The Roman liturgy is the liturgy used at St. Peter's basilica and by the Popes of the mid-first millennium. It consisted of the major hours of the Office to praise God throughout the day, not to "get graces," but because He is God and He deserves it. It also consisted of the Mass, served by the Pope and his ministers and centered on the ancient and venerable anaphora, the Roman Canon. Devotion and maximalism on the part of the Roman laity and monastics throughout Europe augmented the hours, added to the ritual of the Mass, and made of the tone of the Roman rite more reflective and subtle than those of its oriental counterparts. Reverence for the tomb of the Prince of the Apostles and expediency popularized its celebration throughout Europe. Ss. Gregory VII and Pius V tinkered with the ritual and with psalter a bit. It permeated the lives of the monastic and ordained faithful, many of them saints, for fourteen centuries. They did not write about it, nor did they hold conferences to debate how much of it was worth keeping. They prayed it and they lived it. Throughout those centuries, the local furnished the office with hymns, added prayers to the Mass, and created extravagant variations on the ritual. None of them dared to remove the essentials, though. 

I often muse that had I entered Canterbury Cathedral during the age of Innocent III and bad king John, I could approach a monk about to celebrate his daily Mass. He would probably concede that many of the ecclesiastical issues of the day were open to debate: whether the pope was right to excommunicate John, whether the local embellishment of readings was legitimate, whether the resident cardinal or the Archbishop of Canterbury had primacy in England. He would scoff, though, at the idea he or anyone could alter the hours or the Canon of the Mass. Similarly, he would scoff at the idea every gesture at the hours or Mass was subject to regulation, either by Rome or by freestanding conferences. 

Perhaps a future conference will delve into the depths of the Roman liturgy and explore what fruits it could offer to us today in our daily lives, how it can permeate the parish like it did the lives of the saints. Has anyone mentioned the simplicity of pre-1911 Compline? The same psalms and antiphons more or less every day with minimal variation? This would be an easy accommodation to the local church. Coped cantors in the sanctuary? An easy way to assimilate men into the choir who do not want to join the female clique in the loft. Octaves? A protracted celebration of the great feasts which aids us in understanding the magnificent things Christ has done for us. The old Holy Week times? Very helpful for families. 

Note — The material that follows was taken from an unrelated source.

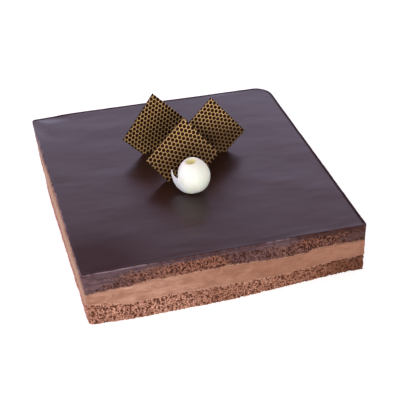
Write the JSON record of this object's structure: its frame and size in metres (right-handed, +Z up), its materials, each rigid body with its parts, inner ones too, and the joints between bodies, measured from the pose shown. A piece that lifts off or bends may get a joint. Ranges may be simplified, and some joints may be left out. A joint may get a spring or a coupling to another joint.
{
  "type": "opera cake",
  "caption": "Square opera cake of chocolate sponge and mousse layers under a dark glaze, with printed chocolate squares and a white chocolate curl on top.",
  "frame": {"origin": "middle of the cake's foot, on the surface it stands on", "axes": "+Z up, -Y towards the cut front face, +X towards the right side"},
  "size_m": [0.2452, 0.2464, 0.1051],
  "materials": {
    "sponge": "matte, open crumb",
    "mousse": "satin, cut smooth",
    "glaze": "glossy, slightly streaked",
    "printed_chocolate": "satin, gold honeycomb print on dark chocolate",
    "white_chocolate": "satin"
  },
  "bodies": {
    "root": {"lower_sponge": "sponge", "mousse": "mousse", "upper_sponge": "sponge", "glaze": "glaze", "chocolate_square_left": "printed_chocolate", "chocolate_square_center": "printed_chocolate", "chocolate_square_right": "printed_chocolate", "white_curl": "white_chocolate"}
  },
  "joints": []
}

Above all, the Roman rite is not to be found in a set of particular books, but in a set of features (the kalendar system, the psalter, the Canon, and the rites for the great feasts). A deeper understanding of its origins and the near-constant veneration of it might give future speakers reason to pause before consigning portions of it to the dustbin because it does not belong to their binary number set.